Three months later, open rates and click rates increased; consumer engagement had increased by 12% and ultimately sales had increased. Happy client, successful project. Case closed.

In reviewing the digital communication firm’s approach relevant to the scientific process, a few missteps come to mind that, if corrected, would help better serve their business:

(1) Test isolated independent variables

The scientific method is rigid. An experiment should intentionally only manipulate a single entity, termed the ‘independent variable’. The resulting data points that can alter as a result of tweaking this independent variable are termed as ‘dependent variables’. This exclusivity in manipulating only a single, independent variable is important due to the fact that any resulting effects can be attributable and tied to that single entity’s change.

In our real-world example, the designer completely transformed the financial institution’s communication. Subject lines were altered, color schemas were changed, responsive HTML was employed, verbiage was modified, and content was revised. Amidst so many far-reaching changes, how can one understand which elements of change were critical to drive the increased engagement? Perhaps a single component was most responsible for the improved results? Or maybe certain elements of the design actually detracted from the desired end-goal. Without isolating these changes as independent variables through a series of iterative design experiments, it is impossible to discern beneficial changes from harmful ones.

(2) Include control entities

Every project needs a baseline to be compared to. One of the test cases in a properly designed experiment includes reproducing previously experienced results, to ensure there is a proper baseline from which the alterations can be compared to. If a major retailer of electronics goods changed its marketing strategy from 2007 to 2008, only to find consumer spending decreased significantly, were the results truly attributable to the change in marketing communications, or were they moreso a resultant of altered consumer spending habits as a result of changing economic conditions?
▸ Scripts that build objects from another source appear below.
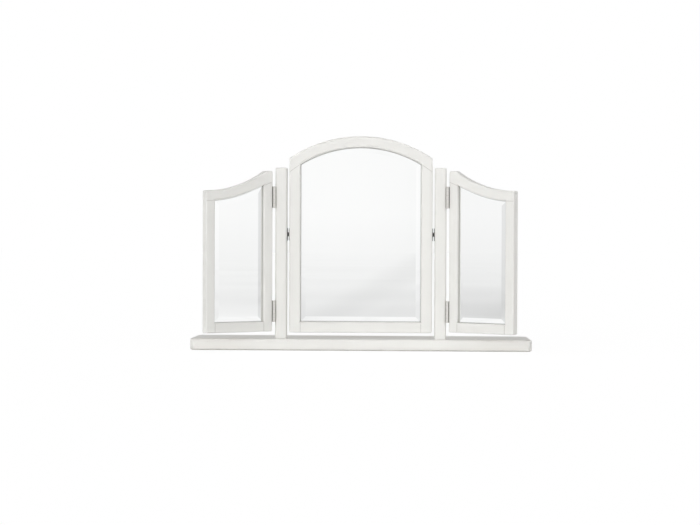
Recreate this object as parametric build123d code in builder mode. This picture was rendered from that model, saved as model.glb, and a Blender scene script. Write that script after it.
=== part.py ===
from build123d import *
import math
import os

# Dressing table mirror. A base board carries two posts at its front edge. An arched centre mirror tilts
# between the posts on two pivots, and a narrower swept wing mirror folds forward from each post on two
# butt hinges. X runs across the mirror, Y from the viewer to the wall and Z up. The origin is the middle
# of the space that the resting mirror takes up, on the table top. Sizes are in millimetres and degrees.

# Base board
base_width = 820
base_depth = 150
base_thickness = 28
base_corner_radius = 14
base_edge_rounding = 5

# Posts
post_size = 28
post_height = 410
post_rounding = 5
post_top_rounding = 2.5
post_dowel_spacing = 16

# Frame section, which all three mirrors share
frame_thickness = 20
frame_edge_rounding = 3
frame_corner_rounding = 4
sight_rounding = 4.5
lip_depth = 8
glass_rebate = 5
panel_rebate = 10
groove_width = 0.9
groove_depth = 0.8

# Bevelled mirror glass and the panel behind it
glass_thickness = 4
bevel_showing = 12.5
bevel_drop = 2
panel_thickness = 4
edge_play = 0.5
seat_play = 0.05

# Centre mirror
centre_width = 343
centre_side_height = 418
centre_height = 471
centre_stile = 27
centre_top_rail = 27
centre_bottom_rail = 26
centre_lift = 15

# Wing mirrors
wing_width = 179
wing_inner_height = 384.5
wing_outer_height = 334.5
wing_stile = 24
wing_top_rail = 24
wing_bottom_rail = 24
wing_flat_top = 18
wing_straight_length = 62
wing_lift = 17.5
wing_rest_angle = 35

# Butt hinges
hinge_length = 51
hinge_low_height = 48.5
hinge_joint_gap = 12
hinge_leaf_width = 20
hinge_leaf_thickness = 1.6
hinge_pin_radius = 1.5
hinge_pin_dome = 0.6
hinge_knuckle_radius = 3.5
hinge_knuckle_count = 5
hinge_knuckle_play = 0.15
hinge_leaf_play = 0.4
hinge_wood_gap = 2.2
hinge_stand_out = 2.5
hinge_screw_spacing = 17
hinge_screw_rows = (9.5, 14.5, 9.5)

# Tilt pivots
pivot_gap = 5.5
pivot_plate_width = 14
pivot_plate_height = 30
pivot_plate_thickness = 1.2
pivot_cone_radius = 6.8
pivot_waist_radius = 4.2
pivot_waist_play = 0.2
pivot_stud_radius = 2.2
pivot_rivet_radius = 3.8
pivot_rivet_thickness = 1.5
pivot_head_radius = 4.2
pivot_head_thickness = 1.5
pivot_washer_thickness = 0.8
pivot_pocket_play = 0.8
pivot_screw_spacing = 21

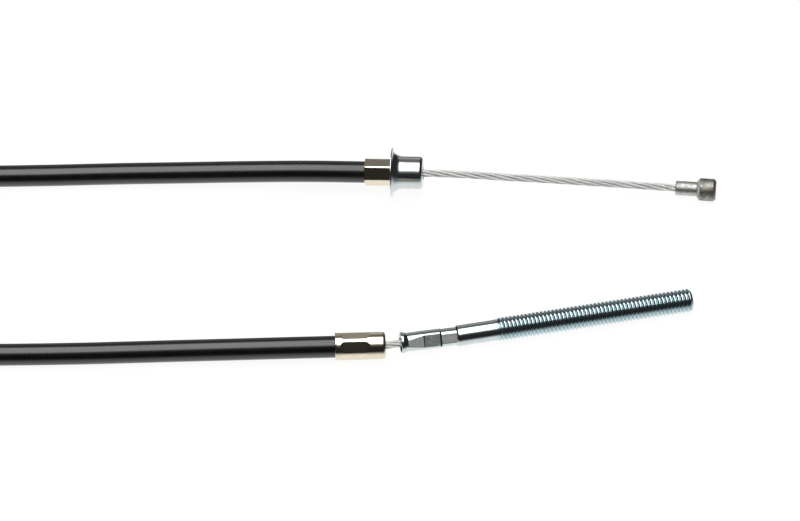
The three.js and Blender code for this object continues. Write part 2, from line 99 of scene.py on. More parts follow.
# Chosen points of the two runs of casing and of the wires
RUN_START_X = -73.4
UPPER_RUN = [
    (RUN_START_X, 32.3, 3.45), (-60, 32.55, 3.05), (-44, 33.05, 2.85), (-24, 33.5, 3.05),
    (-8, 33.35, 3.55), (8, 32.95, 4.3), (24, 32.25, 5.15),
]
LOWER_RUN = [(RUN_START_X, -32.05, 3.3), (-56, -31.7, 2.95)]
UPPER_WIRE = [
    (65.6, 29.6, 6.5), (76, 29.3, 5.85), (86.2, 29.25, 5.1), (96.5, 29.15, 4.3), (107, 28.95, 3.55),
]
UPPER_WIRE_START = 1
LOWER_WIRE_BACKS = (68, 34, 10, 5, 0.5)
LOWER_WIRE = [(46.4, -28.62, 3.64), (48.2, -28.15, 3.5)]

# Camera: a long lens looking down at half a right angle, aimed at the middle of the photo
PHOTO_CENTRE = (48.1, 4.9, 0)
CAMERA_ELEVATION = 45
CAMERA_DISTANCE = 2.0
CAMERA_CLIP = (0.1, 20)
PHOTO_WIDTH = 0.2046
SENSOR_WIDTH = 36


def datum():
    """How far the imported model's origin was moved from the construction's own."""
    low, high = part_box("casing_coil")
    return Vector((
        (low.x + high.x) / 2 - COIL_CENTRE_X * MM,
        (low.y + high.y) / 2,
        low.z - COIL_BOTTOM * MM,
    ))


DATUM = datum()


def spot(point):
    """A point of the construction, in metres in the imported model."""
    return Vector(point) * MM + DATUM


def along(point, direction, distance):
    return spot(point) + Vector(direction).normalized() * distance * MM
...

In the zeal to create an actionable campaign, the communications firm failed to maintain a control. Had they included previous marketing communications in their distribution as another design in their A|B test, then erroneous conditions, such as a more fortuitous economic landscape, could have been negated. Including a control subject ultimately strengthens any business’s thesis and underlying value proposition; in absentia of a control, it becomes difficult to discern the success of any initiative. Our communication firm’s mission statement, asserting that enhanced customer communications lead to an increased ROI for businesses, only succeeds when it has tangible, data-driven evidence to support this notion in lieu of all externalities.

(3) Measure statistical significance

In the scientific method, one often establishes a null hypothesis, which in its simplest form, is the antithesis to the prototypical hypothesis. For our communications firm, the null hypothesis would posit that enhanced communications would have no effect on consumer engagement, payment cycles, and the other consumer-behavior related KPI’s of the project.
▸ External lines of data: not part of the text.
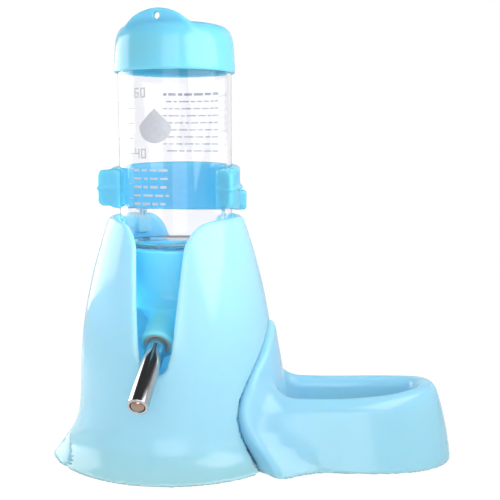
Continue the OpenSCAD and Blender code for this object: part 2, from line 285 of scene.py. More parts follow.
def rounded(points, steps=5):
    """Closed (r, z, corner radius) outline with its corners rounded."""
    out = []
    for i, (r, z, radius) in enumerate(points):
        corner = np.array((r, z), float)
        if radius <= 0:
            out.append(corner)
            continue
        back = np.array(points[i - 1][:2], float) - corner
        ahead = np.array(points[(i + 1) % len(points)][:2], float) - corner
        back_len, ahead_len = np.linalg.norm(back), np.linalg.norm(ahead)
        back, ahead = back / back_len, ahead / ahead_len
        half = math.acos(float(back @ ahead)) / 2
        trim = min(radius / math.tan(half), 0.46 * back_len, 0.46 * ahead_len)
        radius = trim * math.tan(half)
        middle = back + ahead
        centre = corner + middle / np.linalg.norm(middle) * (radius / math.sin(half))
        first, last = corner + back * trim - centre, corner + ahead * trim - centre
        angle = math.atan2(first[1], first[0])
        sweep = math.atan2(last[1], last[0]) - angle
        sweep = (sweep + math.pi) % (2 * math.pi) - math.pi
        for j in range(steps + 1):
            a = angle + sweep * j / steps
            out.append(centre + radius * np.array([math.cos(a), math.sin(a)]))
    return out


def lathe(outline, segments):
    """Closed solid of revolution of an outline given anticlockwise in (r, z)."""
    angles = np.arange(segments) * 2 * math.pi / segments
    points, rings = [], []
    for r, z in outline:
        if r < 1e-6:
            rings.append([len(points)])
            points.append((0, 0, z))
        else:
            rings.append(range(len(points), len(points) + segments))
            points += [(r * math.cos(a), r * math.sin(a), z) for a in angles]
    faces = []
    for low, high in zip(rings, rings[1:] + rings[:1]):
        if len(low) == 1 and len(high) == 1:
            continue
        for j in range(segments):
            k = (j + 1) % segments
            if len(low) == 1:
                faces.append((low[0], high[k], high[j]))
            elif len(high) == 1:
                faces.append((low[j], low[k], high[0]))
            else:
                faces.append((low[j], low[k], high[k], high[j]))
    return np.array(points), faces


# ------------------------------------------------------------------ spout frame
SPOUT_TILT, SPOUT_TURN, SPOUT_Z = 121, 2.5, 57.0  # from +Z, to the left of the front, origin


def spout_out(points):
    """From the spout's own frame, +Z down the spout, to the main frame."""
    x, y, z = points.T
    y, z = spin(y, z, SPOUT_TILT)
    x, y = spin(x, y, -SPOUT_TURN)
    return np.stack([x, y, z + SPOUT_Z], 1)


def spout_in(x, y, z):
    x, y = spin(x, y, SPOUT_TURN)
    y, z = spin(y, z - SPOUT_Z, -SPOUT_TILT)
    return x, y, z


# ------------------------------------------------------------------ hut outlines
HUT_H, WALL = 81.2, 2.4
BODY_R, TAPER, TAPER_Z, TAPER_POWER = 34.0, 11.0, 27.0, 1.75  # narrows above TAPER_Z
FLARE, FLARE_FALL = 11.5, 5.2  # extra radius at the floor, and how fast it dies away
LEG_TURN = 131  # the clip's legs stand in slotted bosses, this far to each side
SLOT_R, SLOT_Z = 4.3, 36.6  # round foot of the front slot, and its centre
GAP_HALF, GAP_R, GAP_Z = 8.7, 3, 70  # rear gap, and its rounded lower corners
WING_HALF, WAIST_Z, WING_TOP = 23.7, 14, 45
LUG_HALF, LUG_TOP = 31, 5.8


def hut_profile(z):
    """Outer radius, and the cosine of the wall's slope."""
    fall = np.exp(-np.maximum(z, 0.0) / FLARE_FALL)
    part = np.clip((z - TAPER_Z) / (HUT_H - TAPER_Z), 0.0, 1.4)
    slope = (-TAPER * TAPER_POWER / (HUT_H - TAPER_Z) * part ** (TAPER_POWER - 1)
             - FLARE / FLARE_FALL * fall)
    return BODY_R - TAPER * part ** TAPER_POWER + FLARE * fall, 1.0 / np.sqrt(1.0 + slope * slope)


def flare(z, start, rise):
    """Quarter-circle flare, from 0 at start to 1 at start + rise."""
    part = min(1.0, max(0.0, (z - start) / rise))
    return 1 - math.sqrt(1 - part * part)


def slot_half(z):
    up = z - SLOT_Z
    return (SLOT_R + 0.7 * (1 - (1 - min(1.0, up / 5)) ** 2)
            + 2.65 * min(1.0, up / 32.8) ** 0.85 + 11 * flare(z, 69.5, 12))


def gap_half(z):
    corner = math.sqrt(GAP_R ** 2 - max(0.0, GAP_Z - z) ** 2)
    return GAP_HALF - GAP_R + corner + 9 * flare(z, GAP_Z, 11.8)


def wing_half(z):
    if z < WAIST_Z:
        return WING_HALF + 6.2 * ((WAIST_Z - z) / WAIST_Z) ** 4
    return WING_HALF * (1 - ((z - WAIST_Z) / (WING_TOP - WAIST_Z)) ** 2.2)


def lug_half(z):
    return LUG_HALF * (1 - (z / LUG_TOP) ** 1.7) ** 0.72


def both_sides(half):
    return half + [(-across, z) for across, z in reversed(half)]


def widths(half_width, heights):
    return [(half_width(z), z) for z in heights]


# Closed outlines of the hut's openings, as (across, z).
SLOT = both_sides(
    [(SLOT_R * math.sin(a * RAD), SLOT_Z - SLOT_R * math.cos(a * RAD)) for a in range(0, 91, 10)]
    + widths(slot_half, np.linspace(37, 42, 8)) + widths(slot_half, np.linspace(43.5, 81.4, 30))
    + [(24, 82.4), (40, 84), (40, 100)])
GAP = both_sides([(0, 67), (2.8, 67)] + widths(gap_half, np.linspace(67.05, 81.6, 22))
                 + [(23, 82.6), (40, 84), (40, 100)])
WING = both_sides([(40, -12), (30.4, -2)] + widths(wing_half, np.linspace(0, WING_TOP, 40)))
LUG = both_sides([(40, -12), (31.6, -2)] + widths(lug_half, np.linspace(0, LUG_TOP, 30)))


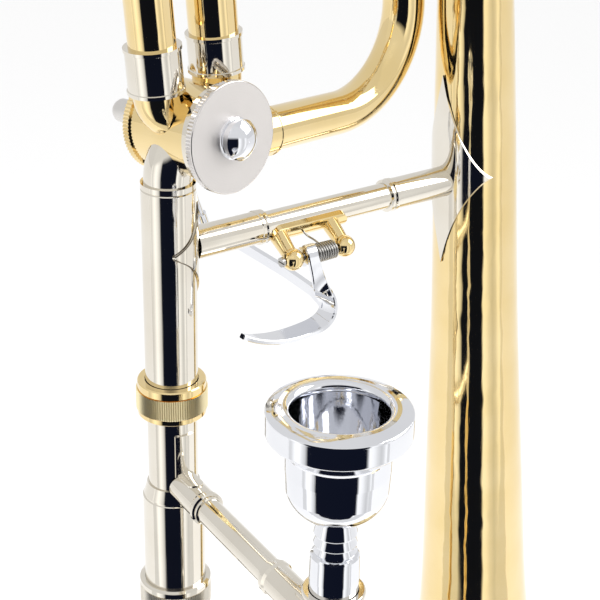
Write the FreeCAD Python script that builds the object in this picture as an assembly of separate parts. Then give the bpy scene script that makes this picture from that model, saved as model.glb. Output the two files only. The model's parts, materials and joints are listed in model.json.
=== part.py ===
"""Tenor trombone in B flat and F: bell section, rotary valve with thumb trigger, hand slide, mouthpiece.

Row frame, millimetres: +Z runs up the slide receiver's axis, away from the bell's mouth; +X points from
the receiver to the bell; -Y points to the mouthpiece.  The origin is on the receiver's axis, level with
the brace that joins it to the bell, which is where the left hand holds the instrument.
"""
import FreeCAD
import Part
import math
import os

V = FreeCAD.Vector
UP = V(0, 0, 1)

# ---- driving dimensions --------------------------------------------------------------------------
WALL = 0.45                      # thickness of drawn tube
RUN_GAP = 0.06                   # radial clearance of sliding and turning fits
BELL_LEAN = math.radians(4.88)   # the bell leans towards the slide at its tail
BELL_X = 119.92                  # bell axis, level with the hand brace
BELL_AXIS = V(-math.sin(BELL_LEAN), 0, math.cos(BELL_LEAN))
BELL_CENTRE = V(BELL_X, 0, 0)
BELL_RIM = -345.0                # along the bell axis from the brace
BELL_TAIL = 98.0
BELL_MOUTH_R = 108.0
BELL_WALL = 0.5

BRACE_R = 5.14                   # hand brace: ferrules and the slimmer tube between them
BRACE_MID_R = 4.32
BRACE_RING_1 = 33.6              # where the ferrules end, along +X
BRACE_RING_2 = 80.7

RECEIVER_R = 8.19                # slide receiver sleeve
RECEIVER_TOP = 21.7
RECEIVER_BOTTOM = -51.0
SOCKET_R = 7.62
THREAD_R = 9.2
THREAD_TOP = -44.8

NECK_R = 7.3                     # outer radius of tube on the straight windway
F_R = 6.9                        # outer radius of tube in the F loop

NUT_TOP = -43.2                  # knurled nut that locks the hand slide in its receiver
NUT_R = 10.7
NUT_KNURL_R = 11.15
NUT_LOW = -54.9

SLIDE_DIR = V(-5.69, -93.75, 0)  # from the bell-side slide tube to the mouthpiece-side one
SLIDE_WIDTH = SLIDE_DIR.Length
SLIDE_U = V(SLIDE_DIR.x / SLIDE_WIDTH, SLIDE_DIR.y / SLIDE_WIDTH, 0)
TOP_TUBE_R = 7.87
TENON_R = SOCKET_R - RUN_GAP
BORE_R = 6.95
INNER_R = 7.1                    # inner slide tube, and the stocking at its end
STOCKING_R = 7.28
OUTER_IN_R = STOCKING_R + RUN_GAP
OUTER_R = 7.78
BARREL_TOP = -80.0
BARREL_R = 9.88
BARREL_LOW = -127.0
INNER_BRACE_Z = -78.7
INNER_BRACE_R = 5.0
LOCK_RING_TOP = -116.5
LOCK_RING_R = 11.6
LOCK_RING_LOW = -127.4
OUTER_TOP = -113.0
OUTER_BRACE_Z = -152.0
LEGS_END = -752.0                # where the straight slide tubes meet the slide bow

MOUTHPIECE_Z = -7.2
RIM_R = 19.1              # level of the rim's highest circle
MOUTHPIECE_SEAT = -63.2          # top of the receiver that the shank sits in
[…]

In reviewing the results of the project, we saw an uptick in the data metrics that comprise consumer engagement. But were these results statistically significant? That is to say, to what degree did the improved results differ from normative variance year over year in consumer engagement? And to what quantitative degree does a deviation from the null hypothesis comprise validation of a hypothesis? In such use-cases, a P-value test, which determines the probability of experiencing a result in relation to the null hypothesis, can help provide statistical validation.

In today’s business environment, there is a plethora of data, but of a lack of personnel to validate meaningful outcomes with this data. Applying basic statistical tests to validate outcomes becomes increasingly important; had our communications firm employed P-Value tests to discern the degree to which their changes differed from typical variance in consumer behavior, they would strengthen their underlying value proposition to their clients.

Data-driven conclusions drive replicable models of success for businesses.

Assuming the steps above have been followed, a company should now have insights into discrete, actionable changes that can help drive desired outcomes. In the case of our communications firm, specific components of the enhanced communication should have been identified as individual drivers that contribute to increased engagement.

Having identified these isolated components, there is now empirical evidence to support why these changes drive business value. This has a large and ever-cascading effect throughout the organization; the aspects of the design that were shown to truly increase engagement can be isolated and used in a discrete fashion. They can be used to help aid sales efforts with a more compelling CX journey; they can decrease the overhead and turnaround times on prototype design. For the communications company, there are now data-proven changes that can help drive a replicable model of success across existing and new client bases.

In today’s ever-evolving business landscape involving increasingly process oriented practices, the scientific method stands out as the rare modicum of process that should be rigorously implemented throughout organizations.

Technology companies, as they evolve, adhere to strict Agile processes, meticulous steps of SDLC, and in many cases, processes for processes sake. But the scientific method is not this. This thought process holds us accountable to gauge the success of our business hypotheses; it demands we rethink and redefine a premise until the data driven conclusion is truly unmalleable, unalienable, and undeniable.

The scientific method represents the underpinnings of any successful product manager, even if it is not a mainstay of a traditional B-school curriculum. As a product manager, I am a student of science; and as a student of science, I am nothing, without the learnings of the scientific method.